ARTICLE, Corriere della Sera, G.A. Falci « Les électeurs sont désorientés, seul un sur trois a décidé qui voter » : « Quel sera l’impact de la dernière rupture de Carlo Calenda qui a dit adieu à l’alliance avec le PD et le centre gauche ? Selon Antonio Noto de Noto sondaggi l’alliance PD-gauche italienne-verts et +Europa est accréditée à 26% des intentions de voix, restant ainsi loin du centre droit. D’après Lorenzo Pregliasco de You Trend, il s’agit d’une ‘’alliance hétérogène avec des différences dans leurs programmes et qui a un périmètre restreint’’. Toutefois, Carlo Buttaroni de Tecné explique que ‘’la coalition de centre gauche assume un périmètre de type socialiste sur lequel tout l’électorat de centre gauche peut se reconnaitre’’ et rappelle que ‘’seuls 31,8% de l’électorat a déjà pris une décision. Le reste demeure un océan ouvert où tout peut arriver.’’. Toujours A. Noto explique que le parti de Calenda, Azione, pourrait arriver à 10% et séduire une grande partie de l’électorat de Forza Italia. Buttaroni lui aussi est d’accord ‘’l’alliance Calenda et Renzi, soit Azione-Italia Viva, pourrait dépasser facilement la barre des 10%’’. »

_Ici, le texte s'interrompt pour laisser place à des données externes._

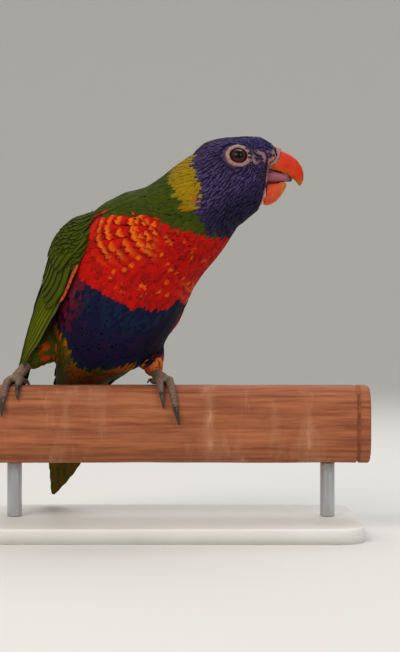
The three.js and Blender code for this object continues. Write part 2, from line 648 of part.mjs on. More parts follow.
function standBase() {
  const [w, d] = [BASE_LENGTH / 2 - BASE_CORNER, BASE_DEPTH / 2 - BASE_CORNER];
  const outline = new THREE.Shape();
  outline.absarc(w, d, BASE_CORNER, 0, Math.PI / 2, false);
  outline.absarc(-w, d, BASE_CORNER, Math.PI / 2, Math.PI, false);
  outline.absarc(-w, -d, BASE_CORNER, Math.PI, 1.5 * Math.PI, false);
  outline.absarc(w, -d, BASE_CORNER, 1.5 * Math.PI, 2 * Math.PI, false);
  const edge = 1.2;
  const plate = new THREE.ExtrudeGeometry(outline, {
    depth: BASE_THICK - edge,
    bevelEnabled: true,
    bevelThickness: edge,
    bevelSize: edge,
    bevelOffset: -edge,
    bevelSegments: 1,
    curveSegments: 6,
  });
  // The bevel below the plate is left out, so that the plate rests on its whole outline.
  const floor = slab(vec([0, 0, -5]), vec([0, 0, 1]), 10, 2 * BASE_LENGTH);
  return solidOf(plate).subtract(floor);
}

function standRod(x) {
  const rod = new THREE.CylinderGeometry(ROD_RADIUS, ROD_RADIUS, ROD_LENGTH - 2 * GAP, 20);
  rod.rotateX(Math.PI / 2);
  rod.translate(x, 0, BASE_THICK + ROD_LENGTH / 2);
  return solidOf(rod);
}

// Assembly

const CUT_SIZE = 400; // of a cutting slab, more than the whole bird
const thinCut = ({ at, normal }) => slab(at, normal, GAP, CUT_SIZE);
const allBeyond = ({ at, normal }) =>
  slab(at.clone().addScaledVector(normal, CUT_SIZE / 2), normal, CUT_SIZE, CUT_SIZE);
const wood = perchClearance();
const [neckSlab, headSlab] = [NECK_CUT, HEAD_CUT].map(thinCut);
const [beyondNeck, beyondHead] = [NECK_CUT, HEAD_CUT].map(allBeyond);
const lids = [-1, 1].map(eyeLid);
const sockets = [-1, 1].map(eyeSocket);
const whole = carve(trunkWhole.add(headWhole), [wood]);
const torso = largest(carve(whole, [beyondNeck, neckSlab]));
const neck = largest(carve(whole.intersect(beyondNeck), [beyondHead, headSlab, neckSlab]));
const headCore = whole.intersect(beyondHead).subtract(headSlab);
const head = largest(carve(join([headCore, ...lids]), sockets));

const colours = {
  green: [0x3f7a1e, 0.7],
  red: [0xc4301a, 0.7],
  violet: [0x3b3a78, 0.7],
  navy: [0x22264f, 0.7],
  olive: [0x6d6b1d, 0.7],
  orange: [0xe0501c, 0.35],
  skin: [0x8a6a66, 0.6],
  tongue: [0x9a5560, 0.5],
  eye: [0x3a1410, 0.1],
  scale: [0x5c5148, 0.6],
  claw: [0x2b2320, 0.35],
  timber: [0xa8603c, 0.75],
  plate: [0xf0eee8, 0.5],
  steel: [0xb8bcc0, 0.3, 0.9],
};
const group = new THREE.Group();

// Adds a solid to the group as a named mesh.
function add(name, solid, colour) {
  const mesh = solid.getMesh();
  const geometry = new THREE.BufferGeometry();
  geometry.setAttribute("position", new THREE.BufferAttribute(mesh.vertProperties, 3));
  geometry.setIndex(new THREE.BufferAttribute(mesh.triVerts, 1));
  geometry.computeVertexNormals();
  const [color, roughness, metalness = 0] = colours[colour];
  const material = new THREE.MeshStandardMaterial({ color, roughness, metalness });
  const piece = new THREE.Mesh(geometry, material);
  piece.name = name;
  group.add(piece);
}

add("torso", torso, "red");
add("neck", neck, "green");
add("head", head, "violet");
add("cere", cere, "skin");
add("bill_upper", upperBill, "orange");
add("bill_lower", lowerBill, "orange");
add("tongue", tongue, "tongue");
add("eye_right", eyeBall(-1), "eye");
add("eye_left", eyeBall(1), "eye");

const legsGrown = [];
for (const side of ["right", "left"]) {
  const leg = carve(thigh(side), [bodyGrown, wood]);
  const shank = carve(foot(side), [thigh(side, GAP), bodyGrown]);
  add("thigh_" + side, largest(leg), "green");
  add("foot_" + side, largest(shank), "scale");
  const footGrown = foot(side, GAP);
  legsGrown.push(thigh(side, GAP), footGrown);
  for (const toe of TOES) {
    const shape = toeForm(side, toe);
    const label = `${side}_${toe.name}`;
    add("toe_" + label, largest(solidForm(shape, ...TOE_GRID).subtract(footGrown)), "scale");
    const claw = solidForm(clawForm(side, toe), ...CLAW_GRID);
    add("claw_" + label, largest(claw.subtract(solidForm(shape, ...TOE_GRID, GAP))), "claw");
  }
}

const tailMap = sheet(TAIL, 1);
const tailCoreForm = form(TAIL_CORE);
const tailWhole = join([solidForm(tailCoreForm, 16, 10), ...tailFeathers(tailMap)]);
const tail = largest(carve(tailWhole, [bodyGrown, wood, ...legsGrown]));
add("tail", tail, "olive");

for (const side of ["right", "left"]) {
  const map = sheet(WINGS[side].sheet, WINGS[side].hand);
  const wing = join([wingCore(map), ...wingFeathers(map)]);
  add("wing_" + side, largest(carve(wing, [bodyGrown, wood, ...legsGrown])), "green");
}

add("perch", perch(), "timber");
add("stand_base", standBase(), "plate");
add("stand_rod_right", standRod(-ROD_X), "steel");
add("stand_rod_left", standRod(ROD_X), "steel");

export default group;
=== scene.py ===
# A life-size rainbow lorikeet gripping a short length of red timber, held up on a plain display stand.
# Metres, Z up, in the frame of the solids. The perch runs along X, the breast faces -Y and the head +X.
import math

import bmesh
import bpy
import numpy as np
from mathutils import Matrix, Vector, noise
from mathutils.bvhtree import BVHTree


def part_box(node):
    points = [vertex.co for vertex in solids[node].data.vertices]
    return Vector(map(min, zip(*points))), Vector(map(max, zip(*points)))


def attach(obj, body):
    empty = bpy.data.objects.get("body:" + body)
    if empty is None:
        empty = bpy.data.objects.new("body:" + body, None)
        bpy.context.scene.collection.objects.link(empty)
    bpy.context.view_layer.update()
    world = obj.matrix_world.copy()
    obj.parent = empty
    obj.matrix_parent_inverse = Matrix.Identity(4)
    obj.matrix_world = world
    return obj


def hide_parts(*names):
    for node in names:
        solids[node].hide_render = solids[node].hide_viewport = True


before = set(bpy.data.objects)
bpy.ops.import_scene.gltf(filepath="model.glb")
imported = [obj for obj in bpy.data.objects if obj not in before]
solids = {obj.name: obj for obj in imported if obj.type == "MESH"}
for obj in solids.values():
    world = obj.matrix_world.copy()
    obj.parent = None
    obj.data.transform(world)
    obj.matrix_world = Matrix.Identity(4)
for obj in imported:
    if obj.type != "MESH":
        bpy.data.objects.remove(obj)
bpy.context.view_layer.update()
scene = bpy.context.scene

# Room: a round cove of seamless pale paper under large soft lamps, seen by a level camera from in
# front. The model stands in its middle. The paper is matt, so it gives soft shadows and no glare.
CAMERA_AT = (0.016, -0.85, 0.1125)
VIEW_HEIGHT = 0.3586  # seen at the perch's middle line, over the picture's long side
SENSOR = 36
camera = bpy.data.objects.new("camera", bpy.data.cameras.new("camera"))
scene.collection.objects.link(camera)
camera.location = CAMERA_AT
camera.rotation_euler = (math.pi / 2, 0, 0)
camera.data.sensor_width = SENSOR
camera.data.lens = SENSOR * abs(CAMERA_AT[1]) / VIEW_HEIGHT
camera.data.clip_start = 0.01
scene.camera = camera
scene.view_settings.view_transform = "Standard"


def linear(colour):
    """An sRGB hex value as linear red, green and blue."""
    parts = [int(colour[i : i + 2], 16) / 255 for i in (1, 3, 5)]
    return np.array([p / 12.92 if p <= 0.04045 else ((p + 0.055) / 1.055) ** 2.4 for p in parts])


def shade(colour):
    return (*linear(colour), 1)


def material(name, settings):
    """A new material, its node tree and its shader, with values set on the shader's own sockets."""
    made = bpy.data.materials.new(name)
    made.use_nodes = True
    shader = made.node_tree.nodes["Principled BSDF"]
    for socket, value in settings.items():
        shader.inputs[socket].default_value = value
    return made, made.node_tree, shader


def lamp(name, place, aim, size, power, colour):
    """A square soft lamp, which the camera doesn't see."""
    light = bpy.data.lights.new(name, "AREA")
    light.size, light.energy, light.color = size, power, linear(colour)
    made = bpy.data.objects.new(name, light)
    made.location = place
    made.rotation_euler = (Vector(aim) - Vector(place)).to_track_quat("-Z", "Y").to_euler()
    made.visible_camera = False
    scene.collection.objects.link(made)


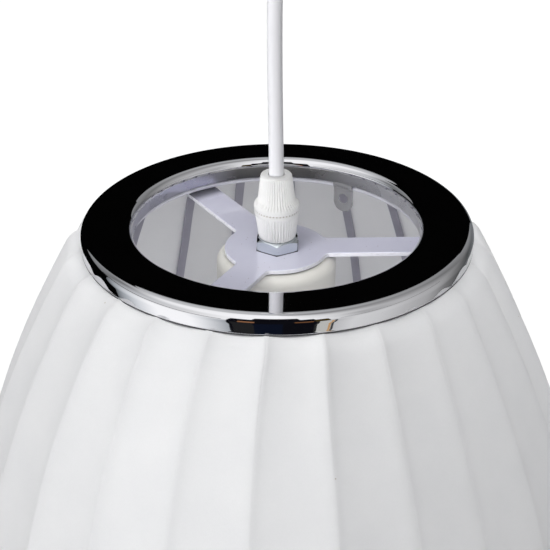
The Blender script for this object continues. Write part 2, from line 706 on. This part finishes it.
def make_ring():
    ring = lathe("neck_ring_chrome", ring_outline(), RING_TURNS)
    sharpen(ring, 60)
    wear(ring, "ring_chrome")
    low_edge = [(RING_R - 0.05, -WALL_OUT + 0.05), (RING_R - 0.05, -WALL_OUT - 0.5),
                (RING_R - 0.9, -WALL_OUT - 0.6)]
    edge = lathe("neck_ring_edge", low_edge, RING_TURNS)
    wear(edge, "cut_edge")
    wall = [(HOLE_R, -ROUND_IN), (HOLE_R, -WALL_IN + 0.25), (HOLE_R + 0.12, -WALL_IN),
            (HOLE_R + SHEET - 0.1, -WALL_IN), (HOLE_R + SHEET, -ROUND_IN)]
    band = lathe("neck_ring_band", wall, RING_TURNS)
    sharpen(band, 60)
    wear(band, "ring_band")
    for piece in (ring, edge, band):
        for point in piece.data.vertices:
            x, y = point.co.x, point.co.y
            share = min(1.0, (hypot(x, y) / MM - HOLE_R) / (RING_R - HOLE_R - ROUND_OUT))
            point.co.x += (RING_SHIFT * MM + RING_STRETCH * x) * share
            point.co.z += TILT_X * x + TILT_Y * y
        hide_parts("neck_ring")
        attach(piece, "shade")


def lug_edge(angle):
    """Distance from the hole's centre to the lug's outline: square at the top, round at the tip."""
    tip_centre = LUG_LOW_Z + LUG_W / 2 - LUG_HOLE_Z
    step, reach = 0.05, 0.0
    while True:
        reach += step
        y, z = reach * cos(angle), reach * sin(angle)
        if abs(y) > LUG_W / 2 or z > -WALL_IN - LUG_HOLE_Z + LUG_LAP:
            return reach - step
        if z < tip_centre and hypot(y, z - tip_centre) > LUG_W / 2:
            return reach - step


def lug_radius(z):
    """The lug steps outwards below the band in one soft bend."""
    rise = min(1, max(0, (-WALL_IN - LUG_LAP - z) / LUG_STEP_H))
    return HOLE_R + LUG_GAP + LUG_STEP * rise * rise * (3 - 2 * rise)


def make_lugs():
    spokes, steps = 48, 10
    for count, azimuth in enumerate(LUG_AZIMUTHS):
        points, faces = [], []
        for side in (0, SHEET):
            for i in range(steps + 1):
                for k in range(spokes):
                    angle = 2 * pi * k / spokes
                    reach = LUG_HOLE_R + (lug_edge(angle) - LUG_HOLE_R) * i / steps
                    y, z = reach * cos(angle), LUG_HOLE_Z + reach * sin(angle)
                    r = lug_radius(z) + side
                    turn = radians(azimuth) + y / r
                    points.append(at(r * cos(turn), r * sin(turn), z))
        layer = (steps + 1) * spokes
        for k in range(spokes):
            m = (k + 1) % spokes
            for i in range(steps):
                near = (i * spokes + k, i * spokes + m, (i + 1) * spokes + m, (i + 1) * spokes + k)
                faces += [near, tuple(layer + n for n in near)]
            for row in (0, steps * spokes):
                faces.append((row + k, row + m, layer + row + m, layer + row + k))
        lug = new_piece(f"neck_ring_lug_{count + 1}", points, faces)
        sharpen(lug, 50)
        bevel(lug, 0.15, 2)
        wear(lug, "lug_steel")
        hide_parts("neck_ring")
        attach(lug, "shade")


make_ring()
make_lugs()


# ---------------------------------------------------------------- skin

RIBS, RIB_FIRST = 24, 10.7
# How far some ribs stand from their even place, in degrees.
RIB_SHIFT = {3: -0.65, 4: -0.25, 14: 0.4, 15: 0.45, 16: 0.25, 17: 0.35, 18: 0.42, 19: 0.32, 20: 0.25,
             21: 0.3}
# How far some ribs wander round the lantern at the neck and lower down, in degrees. Those not named
# here don't wander at the back, and have the usual wander at the front.
WANDER = {4: (0, -0.7), 7: (0, -1.3), 14: (1.6, -0.8), 15: (0.6, -1.0), 16: (1.35, -0.7), 17: (1.4, -0.65),
          18: (0.6, 0.05), 19: (0.3, 0.1), 20: (0.4, -1.0), 21: (0.2, -0.8)}
BACK_WANDER, FRONT_WANDER, FRONT_FROM = (0, 0), (0.6, -0.3), 12
WANDER_FROM_Z, NECK_WANDER_H, LOW_WANDER_H = -12, 14, 50
# Brightness of the paper panels right of these ribs.
PANEL_TONE = {2: 1.05, 3: 1.055, 4: 0.95, 5: 0.945, 6: 0.94, 7: 1.055, 8: 1.05, 13: 0.95, 14: 0.97,
              15: 0.99, 16: 1.0, 17: 0.995, 18: 0.955, 19: 0.98, 20: 1.01}
OTHER_TONE = 0.985
NECK_R, NECK_Z, SHOULDER_R = 77.0, -7.6, 12.6
SIDE_R, BELLY_R, SIDE_TOP, SIDE_END = 470.0, 200.0, 30.0, 15.0
NECK_ROWS = 3                           # rows of the profile that lie on the neck, before the shoulder
COLUMNS = 26                            # points across a panel
HELD_R, FREE_OVER = 76.5, 8             # the sheet is held up to here, and free this far outside it
FLAT_HALF, FLAT_SLOPE = 0.6, 0.131      # it lies flat this far beside a rib, at this slope to the panel
SAG, NECK_SAG, NECK_SAG_H = 0.72, 0.85, 17      # its sag between two ribs, and the extra at the neck
DIP = 2.1                               # its sag where it rolls over the shoulder
CREASE, PUCKER = 0.09, 0.12             # rounding of the crease beside a rib, and unevenness
FULLER, FULLER_H = 0.9, 35              # it stands out a little near the neck, most at the back
WIDER, TO_LEFT = 0.006, 0.05
HOOP_WIRE_R, HOOP_BELOW_NECK, HOOP_TURNS = 1.4, 3.65, 240
STRIP_TOP, STRIP_LOW, STRIP_HALF = 1.2, 2.2, 2.0      # a rib strip's depths below the sheet, half width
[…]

ARTICLE, Repubblica, I. Diamanti « Le périmètre incertain du centre gauche : un électeur sur quatre décidera le jour même des élections » : « La décision de Carlo Calenda de se présenter seul aux élections rouvre les jeux et rend vétustes tous les sondages faits jusque-là. Plusieurs choses peuvent changer d’ici le 25 septembre, et cela pas uniquement en raison de l’incertitude de la situation. C’est surtout le fait que le chiffre des électeurs indécis reste encore très élevé. Un électeur sur quatre décidera sept jours avant et environ 10% décidera le jour même des élections. Par ailleurs, les électeurs du PD se sentent proches de ceux des autres partis de gauche. En revanche, les électeurs d’Azione semblent plutôt s’identifier avec ceux du parti Italexit de Paragone. »
ENTRETIEN, Corriere della Sera, de Carlo Calenda, dirigeant d’Azione « Ils ont voulu faire une alliance qui est une mêlée et ils sont destinés à perdre » : « ‘’J’avais déjà prévenu Enrico Letta la veille, en lui disant que je n’aurais jamais accepté une alliance avec Frattoianni, Bonelli et Di Maio, soit un pacte qui prévoyait une mêlée. C’est le PD qui se trouve devant un tournant : celui entre un choix réformateur ou une alliance avec toutes les incohérences possibles. Ils ont choisi la dernière, c’est l’erreur fatale de Letta. Le PD n’a pas eu le courage de représenter les sociaux-démocratiques et a préféré les populistes de la gauche. Je rappelle que Frattoianni a voté contre l’élargissement de l’Otan et que son parti n’a pas voté la confiance à Draghi à 54 reprises, soit bien plus que le M5S. Je vais rencontrer prochainement Matteo Renzi et lui parler. Il est clair qu’avec lui nous avons plus de points en commun qu’avec Frattoianni.’’ »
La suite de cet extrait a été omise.